Monastery in Elisabetin, Timișoara, Romania

The Salvatorian Monastery is a Roman Catholic monastery belonging to the Society of the Divine Savior. It is located in the Elisabetin district of Timișoara, Romania, behind the Church of the Sacred Heart of Jesus.

== History ==
The Society of the Divine Savior (Societas Divinis Salvatoris, SDS) or in short the Salvatorians have been present in Timișoara since 1895. It was founded in Rome on 8 December 1881 by Johann Baptist Jordan (1848–1918), known as Pater Jordan. In 1895, P. Jordan sent to Timișoara the young Salvatorian priest-monk, just sanctified, P. Fridolin Cichy. He, with the approval of the then diocesan bishop, Alexander Dessewffy, began his activity in Timișoara as a missionary. On 21 November 1898, the Salvatorian Order was called to the country by the bishop of Cenad Julius Glattfelder and entrusted the Salvatorian monks with the pastorate of the believers in the Mehala suburb.

Bishop Dessewffy recommended to P. Jordan in a letter in Latin the construction of a monastery in the Iosefin district or the Elisabetin district.
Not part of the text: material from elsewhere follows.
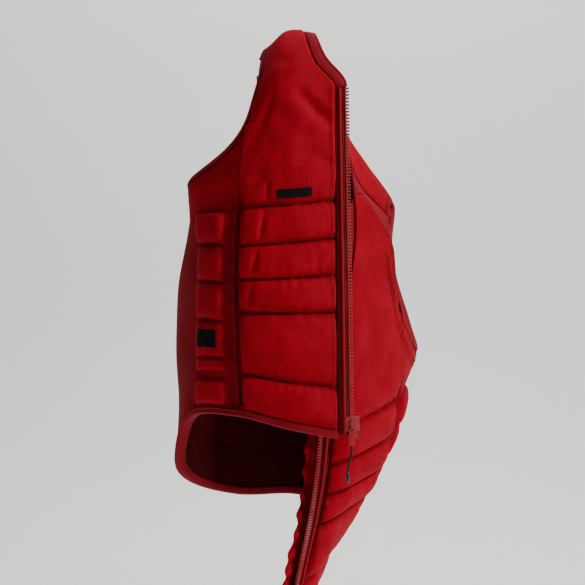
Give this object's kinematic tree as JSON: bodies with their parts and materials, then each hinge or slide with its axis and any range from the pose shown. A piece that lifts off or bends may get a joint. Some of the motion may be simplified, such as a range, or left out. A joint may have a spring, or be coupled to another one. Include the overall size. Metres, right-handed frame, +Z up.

Incidentally, Bishop Dessewffy also donated in the form of a will the sum of 50,000 crowns to that church that will be built in Elisabetin, on the condition that the spiritual pastorate be entrusted to the Salvatorian Order.

The Salvatorian monastery in Timișoara was founded in 1911, and its church was built over about eight years, until 1919. The building of the Salvatorian monastery, next to the church, was erected in 1926. It underwent changes in 1933, including plastic additions and a volumetric increase. The monastery was nationalized in the summer of 1948, being transformed into the headquarters of the Timiș County Consumer Cooperatives and into a vocational school. During this period, the building suffers damage, many pieces of furniture and original details being degraded. The situation will persist until 1993, when the order succeeds in regaining the building, a process followed by a complete renovation.

== Architecture ==
The monastery is in neo-Gothic style, represented by ogival arches, stone lacework and statues attached to the facade. The rhythm of the facade is dictated by strong vertical accents, through four bays in risalit finished in a pointed pediment, connected by horizontal strings of lacework, decorative panels and intermediate braces.

It is worth noting the presence of the germinal typology of the Green Man motif in the decorative panels placed under the windows of the first level. The representation, having a demonic expressiveness (impression amplified by the antagonistic addition in relation to the statue of Jesus), is placed in a vegetal decoration, specific to the motif.